ARSENIC MOBILITY AND ATTENUATION IN A NATURAL WETLAND AT TERRA MINE, NORTHWEST TERRITORIES, CANADA

Abstract

Elevated arsenic (As) concentrations in surface water from storing mine tailings in lakes can have a negative impact on local and downstream vegetation and aquatic life. At Terra Mine, an abandoned silver and copper mine in the Northwest Territories, tailings storage in Ho-Hum Lake has resulted in dissolved As concentrations of 50-80 μg/L, exceeding the 5 μg/L maximum guideline for aquatic life. A natural wetland located downstream appears to be attenuating As from surface water. The objectives of this study was to understand the sources of As to the wetland, the effectiveness of the wetland to sequester As, the form and stability of As in the sediments, the processes controlling As mobility, and the effect of seasonal changes in the wetland in the dissolved phase. Arsenic bound to the sediments was determined by analyzing for bulk composition, and As speciation and element association were identified using synchrotron-based bulk XANES and ESEM analysis.

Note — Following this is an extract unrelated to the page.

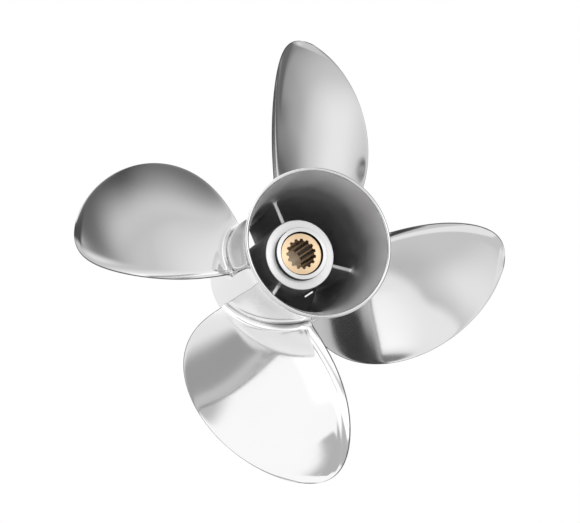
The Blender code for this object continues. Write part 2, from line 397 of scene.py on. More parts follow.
def add_surface(
    name: str, grid: np.ndarray, materials: list[Material], caps: bool = False, ring: bool = False
) -> bpy.types.Object:
    """Makes a closed mesh from a grid of points whose columns run round the piece.

    Each row joins its own end to its start. The rows are closed by a pole at each end, or joined to each
    other as a torus. The faces are turned outwards by the sign of the volume that they enclose, which is
    the sum over the faces of one sixth of the triple product of their corners.

    Args:
        name: Name of the piece.
        grid: Points as an array of rows, columns and xyz.
        materials: The piece's finishes.
        caps: Whether a pole closes each end.
        ring: Whether the last row joins the first.

    Returns:
        The new object, shaded smooth.
    """
    rows, columns, _ = grid.shape
    index = np.arange(rows * columns).reshape(rows, columns)
    right = np.roll(index, -1, axis=1)
    quads = np.stack([index, right, np.roll(right, -1, axis=0), np.roll(index, -1, axis=0)], axis=-1)
    if not ring:
        quads = quads[:-1]
    quads = quads.reshape(-1, 4)
    points = grid.reshape(-1, 3)
    fans = np.zeros((0, 3), int)
    if caps:
        first, last = rows * columns, rows * columns + 1
        points = np.vstack([points, grid[0].mean(axis=0), grid[-1].mean(axis=0)])
        start = np.stack([right[0], index[0], np.full(columns, first)], axis=-1)
        end = np.stack([index[-1], right[-1], np.full(columns, last)], axis=-1)
        fans = np.vstack([start, end])
    triangles = np.vstack([quads[:, [0, 1, 2]], quads[:, [0, 2, 3]], fans])
    a, b, c = (points[triangles[:, i]] for i in range(3))
    if np.einsum("ij,ij->i", a, np.cross(b, c)).sum() < 0:
        quads, fans = quads[:, ::-1], fans[:, ::-1]
    mesh = bpy.data.meshes.new(name)
    mesh.from_pydata(points.tolist(), [], quads.tolist() + fans.tolist())
    mesh.shade_smooth()
    for material in materials:
        mesh.materials.append(material)
    made = bpy.data.objects.new(name, mesh)
    bpy.context.scene.collection.objects.link(made)
    return made


def place_piece(piece: bpy.types.Object, nodes: list[str]) -> None:
    """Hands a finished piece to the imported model.

    Args:
        piece: The finished piece.
        nodes: Solids that it stands for.
    """
    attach(piece, "root")
    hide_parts(*nodes)
    LOG.info("%s: %d faces, stands for %s", piece.name, len(piece.data.polygons), ", ".join(nodes))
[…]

Arsenic enters the wetland by surface flow from Ho-Hum Lake, subsurface flow through the waste rock airstrip, and by windblown dust. In spring, dissolved As concentrations in surface water increased downstream. In late summer, a decrease in concentration was observed in the upstream portion of the wetland, however As returned to lake concentrations further downstream. Sediment As concentrations increased over the summer. ESEM and bulk XANES indicate that As was associated with (oxy)hydroxides and secondary sulphides. In the spring, when water levels were high from snow melt, (oxy)hydroxides formed and captured As, while sulphide oxidation in the sediments lead to the release of As into surface water. Over the summer, the onset of reducing conditions from microbial activity drove the formation of As-bearing sulphides and dissolution of (oxy)hydroxides.

While As was accumulating in the sediments at most sites in the wetland over the summer, these results suggest that the wetland was not effectively sequestering dissolved As from the surface water, and that sediment-water cycling of As in the wetland as a result of seasonal redox variations were contributing As in the surface water.